As far as any MySQL problems go -- is this problem occuring on all domains, or just one or two? You could always verify that you're able to connect to MySQL from the command line, using "mysql -p".
-Eric
Hello!
This problem is occurring on all domains. Also, sometimes the page show fast, sometimes it takes ages, and timeout into a 500 server error. The load on the server is almost non existing so pages should really be showing very fast (and they did previously).
I tried changing to CGI instead of FCGID. The server error seems to be gone, however, the pages are still VERY slow. Something is very wrong :(
Connecting to mysql doesn't seem to be a problem.
I went into mysql and used "show processlist" when two pages seemed to "hang".
It shows something like this:
The formatting on this forum doesnt do this justice. But you can see the Time on all the processes, it just goes up and up... not sure what is happening there. Could mysql be broken somehow?

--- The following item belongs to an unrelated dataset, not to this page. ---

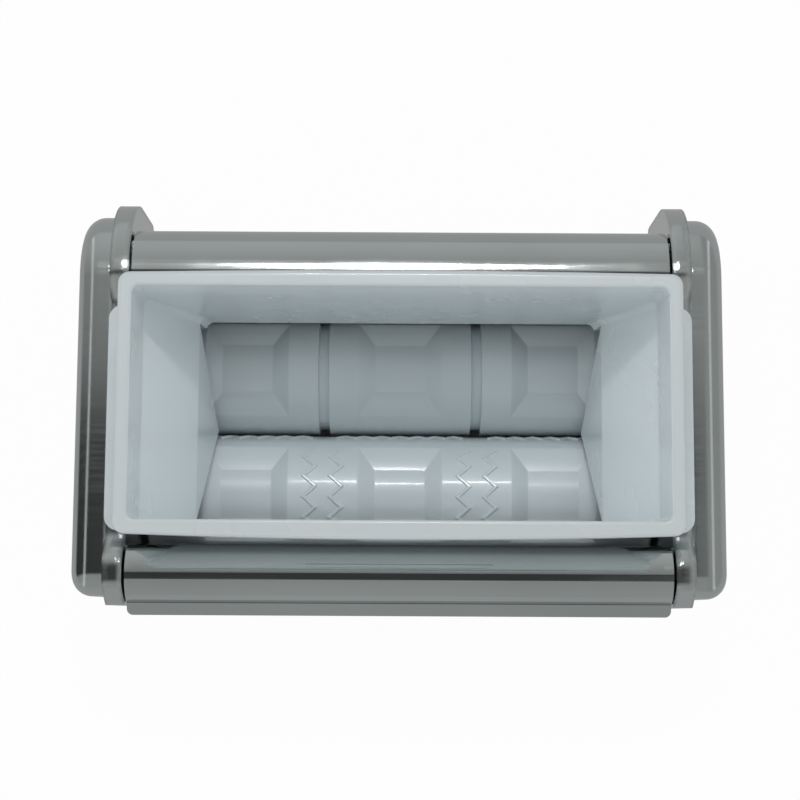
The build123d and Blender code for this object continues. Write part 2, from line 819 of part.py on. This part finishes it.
def tongue_tip_height():
    """Where an edge from the fold, clear of a roller, meets the nip's plane."""
    toward = (axis_offset - tongue_corner_y, -fold_z)
    spread = asin((roller_radius + tongue_roller_gap) / hypot(*toward))
    angle = atan2(toward[1], toward[0]) - spread
    return fold_z - tongue_corner_y * tan(angle)


tongue_tip_z = tongue_tip_height()


def end_wall_route(extra):
    """One end wall from the rim to the tongue's tip, moved outward by extra."""
    drop = fold_z - tongue_tip_z
    run = tongue_draft * (drop + tongue_overrun) / drop
    return [
        (collar_x + extra, rim_z),
        (collar_x + extra, collar_z),
        (fold_x + extra, fold_z),
        (fold_x - run + extra, tongue_tip_z - tongue_overrun),
    ]


def make_funnel(extra, half_depth):
    """The space between the end walls, moved outward by extra, with rounded corners."""
    right = end_wall_route(extra)
    left = [(-x, z) for x, z in reversed(right)]
    with BuildPart() as funnel:
        with BuildSketch(FRONT.offset(-half_depth)):
            with BuildLine():
                FilletPolyline(*right, radius=fold_radius)
                Line(right[-1], left[0])
                FilletPolyline(*left, radius=fold_radius)
                Line(left[-1], right[0])
            make_face()
        extrude(amount=2 * half_depth)
        ends = funnel.faces().filter_by(Axis.Y).edges()
        level = ends.filter_by(Axis.X)
        fillet([e for e in ends if e not in level], hopper_corner)
    return funnel.part


def rim_outline(margin):
    """The rim from above: straight ends and slightly bowed long sides."""
    x = collar_x + hopper_wall + margin
    y = hopper_outer_y + margin
    Line((x, -y), (x, y))
    ThreePointArc((x, y), (0, y + rim_rear_bow), (-x, y))
    Line((-x, y), (-x, -y))
    ThreePointArc((-x, -y), (0, -y - rim_bow), (x, -y))


def make_hopper():
    """The moulded hopper: collar, sloping ends, tongues, wings and gussets."""
    wing_x = plate_outer + wing_overhang
    wing_y = saddle_y - wing_side_gap
    gusset_x = plate_inner - gusset_end_inset
    with BuildPart() as hopper:
        add(make_funnel(hopper_wall, hopper_outer_y))
        # Long walls stop above the rollers, and the end tongues run down to the nip.
        with BuildSketch(SIDE.offset(-plate_inner)):
            with BuildLine():
                Polyline(
                    (-hopper_outer_y, rim_z),
                    (-hopper_outer_y, hopper_foot_z),
                    (-tongue_corner_y, hopper_foot_z),
                    (-tongue_corner_y, fold_z),
                    (0, tongue_tip_z),
                    (tongue_corner_y, fold_z),
                    (tongue_corner_y, hopper_foot_z),
                    (hopper_outer_y, hopper_foot_z),
                    (hopper_outer_y, rim_z),
                    close=True,
                )
            make_face()
        extrude(amount=2 * plate_inner, mode=Mode.INTERSECT)
        with BuildSketch(TOP.offset(wing_z)):
            Rectangle(2 * wing_x, 2 * wing_y)
            fillet(vertices(), wing_corner)
            Rectangle(2 * fold_x, 2 * wing_y, mode=Mode.SUBTRACT)
        extrude(amount=wing_thickness)
        gusset_first = -(gusset_count - 1) / 2 * gusset_spacing
        for i in range(gusset_count):
            middle = gusset_first + i * gusset_spacing
            with BuildSketch(FRONT.offset(-middle - gusset_thickness / 2)):
                for side in (-1, 1):
                    with BuildLine():
                        Polyline(
                            (side * fold_x, wing_z),
                            (side * gusset_x, wing_z),
                            (side * gusset_x, wing_z + wing_thickness),
                            (side * (collar_x + hopper_wall), collar_z),
                            (side * collar_x, collar_z),
                            close=True,
                        )
                    make_face()
            extrude(amount=gusset_thickness)
        with BuildSketch(TOP.offset(wing_z)):
            for side in (-1, 1):
                with Locations((side * (plate_inner - lug_gap - lug_thickness / 2), 0)):
                    Rectangle(lug_thickness, lug_width)
        extrude(amount=-lug_depth)
        with BuildSketch(TOP.offset(rim_z - rim_bead_height)):
            with BuildLine():
                rim_outline(rim_bead)
            face = make_face()
            fillet(face.vertices(), rim_corner)
        extrude(amount=rim_bead_height)
        add(make_funnel(0, hopper_inner_y), mode=Mode.SUBTRACT)
        fillet(hopper.faces().sort_by(Axis.Z)[-1].outer_wire().edges(), rim_edge)
        fillet(hopper.faces().sort_by(Axis.Z)[-1].inner_wires()[0].edges(), rim_inner_edge)
        # A plain frame on the front wall.
        with BuildSketch(FRONT.offset(hopper_outer_y)):
            with Locations((0, rim_z - panel_centre_drop)):
                Rectangle(panel_width, panel_height)
                Rectangle(
                    panel_width - 2 * panel_frame,
                    panel_height - 2 * panel_frame,
                    mode=Mode.SUBTRACT,
                )
        extrude(amount=panel_relief)
    return hopper


# ---------------------------------------------------------------------------
# Write the pieces
# ---------------------------------------------------------------------------

os.makedirs("parts", exist_ok=True)

export("left_side_plate", make_side_plate(-1))
export("right_side_plate", make_side_plate(1))
export("left_end_cover", make_end_cover(-1, crank_hole=False))
export("right_end_cover", make_end_cover(1, crank_hole=True))
export("front_cover", make_cover_sheet(front_route, front_radii, Side.RIGHT))
export("rear_cover", make_cover_sheet(rear_route, rear_radii, Side.LEFT))
export("rear_stripper", make_stripper())
export("hopper", make_hopper())

for name, place in rod_places.items():
    export(name, make_rod(place))

for side, word in ((-1, "left"), (1, "right")):
    frame_screws = make_screws(side, frame_screw_places, frame_screw_seat, frame_screw_length)
    cover_screws = make_screws(side, end_screw_places, end_screw_seat, end_screw_length)
    export(f"{word}_frame_screws", frame_screws)
    export(f"{word}_cover_screws", cover_screws)
    export(f"{word}_front_bushing", make_bushing(side, front_axis))
    export(f"{word}_rear_bushing", make_bushing(side, rear_axis))

export("front_roller", front_roller)
export("rear_roller", rear_roller)
export("front_shaft", front_shaft)
export("rear_shaft", rear_shaft)
export("front_key", make_key(front_axis))
export("rear_key", make_key(rear_axis))
export("front_clips", make_clips(front_axis))
export("rear_clips", make_clips(rear_axis))
export("front_gear", make_gear(front_axis, 0))
export("rear_gear", make_gear(rear_axis, 180 + 180 / gear_teeth))
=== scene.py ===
import json
from math import cos, pi, radians, sin

import bmesh
import bpy
from mathutils import Matrix, Vector


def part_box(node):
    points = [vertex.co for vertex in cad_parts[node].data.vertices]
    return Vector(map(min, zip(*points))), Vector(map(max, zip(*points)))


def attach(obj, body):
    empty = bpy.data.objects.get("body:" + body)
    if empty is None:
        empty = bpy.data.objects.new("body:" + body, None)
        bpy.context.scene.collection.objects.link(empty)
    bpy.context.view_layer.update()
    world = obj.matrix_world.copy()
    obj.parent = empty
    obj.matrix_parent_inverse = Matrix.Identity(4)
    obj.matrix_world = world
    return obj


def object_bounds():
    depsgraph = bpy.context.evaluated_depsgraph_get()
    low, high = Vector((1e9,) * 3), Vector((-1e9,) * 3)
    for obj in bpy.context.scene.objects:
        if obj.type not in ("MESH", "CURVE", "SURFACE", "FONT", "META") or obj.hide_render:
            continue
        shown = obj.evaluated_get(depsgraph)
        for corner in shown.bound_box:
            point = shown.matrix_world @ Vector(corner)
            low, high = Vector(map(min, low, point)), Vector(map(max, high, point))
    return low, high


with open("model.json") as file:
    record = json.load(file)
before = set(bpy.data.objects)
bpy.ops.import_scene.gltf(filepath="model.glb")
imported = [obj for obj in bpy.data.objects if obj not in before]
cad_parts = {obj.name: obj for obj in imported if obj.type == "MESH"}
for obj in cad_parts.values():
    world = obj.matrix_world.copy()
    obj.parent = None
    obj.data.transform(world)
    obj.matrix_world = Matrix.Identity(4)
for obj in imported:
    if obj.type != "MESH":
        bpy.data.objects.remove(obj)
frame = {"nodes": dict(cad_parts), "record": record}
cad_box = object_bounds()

# Looks of the ravioli attachment. Everything is in metres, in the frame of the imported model.

MM = 0.001
scene = bpy.context.scene


def middle(node):
    """The centre of a node's box."""
    low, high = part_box(node)
    return (Vector(low) + Vector(high)) / 2


front_axis = middle("front_roller")
nip = (front_axis + middle("rear_roller")) / 2
roller_low, roller_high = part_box("front_roller")
roller_radius = (roller_high[2] - roller_low[2]) / 2


class Graph:
    """The node tree of a material or of the world, with short ways to add to it."""

    def __init__(self, tree):
        self.nodes = tree.nodes
        self.links = tree.links

    def feed(self, socket, given):
        """Links a socket to another one, or sets it to a number or a colour."""
        if isinstance(given, bpy.types.NodeSocket):
            self.links.new(given, socket)
        else:
            socket.default_value = given

    def math(self, operation, *values):
        node = self.nodes.new("ShaderNodeMath")
        node.operation = operation
        for socket, value in zip(node.inputs, values):
            self.feed(socket, value)
        return node.outputs[0]

    def mix(self, kind, factor, first, second):
        """Goes from the first to the second; kind is MixRGB or MixShader."""
        node = self.nodes.new("ShaderNode" + kind)
        self.feed(node.inputs["Fac"], factor)
        self.feed(node.inputs[1], first)
        self.feed(node.inputs[2], second)
        return node.outputs[0]

    def axes(self, coordinates):
        """The X, Y and Z of one kind of texture coordinates."""
        split = self.nodes.new("ShaderNodeSeparateXYZ")
        self.feed(split.inputs[0], self.nodes.new("ShaderNodeTexCoord").outputs[coordinates])
        return split.outputs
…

+------+--------------+-----------+--------------+---------+------+---------------+--------------------------------------------------------------------------------------+ | Id | User | Host | db | Command | Time | State | Info | +------+--------------+-----------+--------------+---------+------+---------------+--------------------------------------------------------------------------------------+ | 1228 | ic | localhost | ic | Sleep | 365 | | NULL | | 1385 | ic | localhost | ic | Sleep | 116 | | NULL | | 1386 | root | localhost | NULL | Query | 0 | NULL | show processlist | | 1389 | test | localhost | test | Query | 24 | freeing items | UPDATE BLABLA SET views='471' WHERE ID='6451e674-d983-11e0-9bf1-e41f1331d16c' | | 1390 | wiki | localhost | wiki | Query | 43 | NULL | COMMIT | | 1391 | wiki | localhost | wiki | Sleep | 75 | | NULL | | 1392 | wiki | localhost | wiki | Query | 43 | NULL | COMMIT | | 1393 | wiki | localhost | wiki | Sleep | 74 | | NULL | | 1399 | wiki | localhost | wiki | Query | 24 | NULL | COMMIT | | 1400 | wiki | localhost | wiki | Sleep | 54 | | NULL | +------+--------------+-----------+--------------+---------+------+---------------+--------------------------------------------------------------------------------------+ 10 rows in set (0.00 sec)
HMMM...
I did a ps -u root showing this:
PID TTY TIME CMD 1 ? 00:00:00 init 1161 ? 00:00:00 cron 1332 ? 00:00:00 sshd 1361 ? 00:00:00 saslauthd 1391 ? 00:00:00 saslauthd 1392 ? 00:00:00 saslauthd 1393 ? 00:00:00 saslauthd 1394 ? 00:00:00 saslauthd 1484 ? 00:00:00 apache2 1864 ? 00:00:00 miniserv.pl 3157 ? 00:00:00 miniserv.pl 3259 ? 00:00:00 master 3369 ? 00:00:00 xinetd 3374 ? 00:00:00 dovecot 3375 ? 00:00:00 dovecot-auth 3382 ? 00:00:00 dovecot-auth 7446 ? 00:00:00 sshd 7457 pts/0 00:00:00 bash 11531 ? 00:00:00 cron 11533 ? 00:00:00 sh 11534 ? 00:00:00 monitor.pl 11546 pts/0 00:00:00 ps
It seems miniserv.pl is started twice? Could this be a problem? Not sure how that has happened. It is for webmin right?
I did a kill on one of the processes and I be damned, wonder if that maybe solved it. The pages seems to respond better now...
Will post more info if it still is something wrong.
Ugh...
by killing that process, i can no longer access webmin/virtualmin at myhost:10000
How do i get that working?
I seem to answer myself :P
/etc/init.d/webmin restart
Howdy,
There would indeed be two miniserv processes -- one is for Webmin, and one is for Usermin.
You can see that in more detail by running this command:
ps auxw | grep miniserv
That'll show the full path to the miniserv command, which will show either webmin or usermin.
-Eric
Hmm weird... killing one of the processes and restarting webmin made all my problems go away.